Consider a circle with point (a,b) on the circle.  Let’s compare the slopes of two lines:

(I) The line connecting the center of the circle and the point (a,b), and

(II) The slope of the tangent line containing point (a,b).  The tangent line is a line that touches the circle at point (a,b).

Case 1:  The center is (0, 0) (at the origin)

The equation of the circle is x^2 + y^2 = r^2, where r is the radius.

Since (a, b) is on the circle, then a^2 + b^2 = r^2.

(I) Slope of the line connecting the center (0,0) and point (a,b).  Then the slope (labeled s1) is:

s1 = (b – 0)/(a – 0) = b/a

(II) Slope of the tangent line connecting (a,b).  The slope at point (a, b) would also be the slope of the tangent line.

Solving for y,

x^2 + y^2 = r^2
y^2 = r^2 – x^2
y = √(r^2 – x^2)

The derivative is:

dy/dx = 1/2 * (-2 * x) * (r^2 – x^2)^(-1/2)
dy/dx = -x / √(r^2 – x^2)

At point, (a, b), the slope (labeled s2) is:

s2 = -a / √(r^2 – a^2)

Since a^2 + b^2 = r^2,

s2 = -a / √(a^2 + b^2 – a^2)
s2 = -a / √(b^2)
s2 = -a/b

Note: Since s1 = b/a and s2 = -a/b, then s2 = -1/s1.

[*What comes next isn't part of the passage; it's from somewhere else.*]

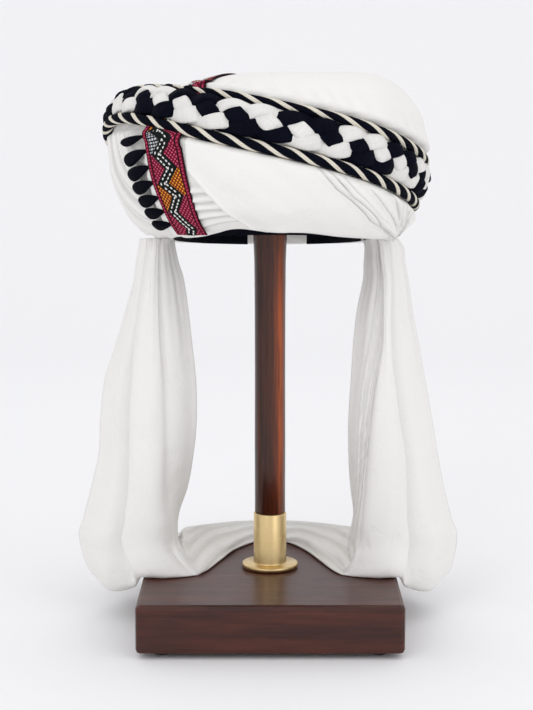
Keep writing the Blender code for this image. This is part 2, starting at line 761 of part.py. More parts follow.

Case 2:  The is center is at point (m,n) with point (a,b) on the circle.

The equation of the circle becomes (x – m)^2 + (y – n)^2 = r^2.
(I)  Slope of the line connecting the center (m, n) and point (a,b).  Then the slope (labeled s1) is:

s1 = (b –n)/(a – m)

(II) Slope of the tangent line connecting (a,b).

(x – m)^2 + (y – n)^2 = r^2
(y – n)^2 = r^2 – (x -,m)^2
y = √(r^2 – (x – m)^2) + n

Taking the derivative:

dy/dx = -(x – m)/√(r^2 – (x-m)^2)

With the point (a,b):

s2 = -(a – m)/√(r^2 – (a – m)^2)
s2 = -(a – m)/√((a – m)^2 + (b – n)^2 – (a – m)^2)
s2 = -(a – m)/(b – n)

Since s1 = (b – n)/(a – m) and s2 = -(a – m)/(b – n), them s2 = -1/s1

Conclusion:  On a circle with center (m,n), with the point (a,b) on the circle, the slope of the tangent line through the point is –(a – m)/(b – n).

Eddie

This blog is property of Edward Shore, 2016.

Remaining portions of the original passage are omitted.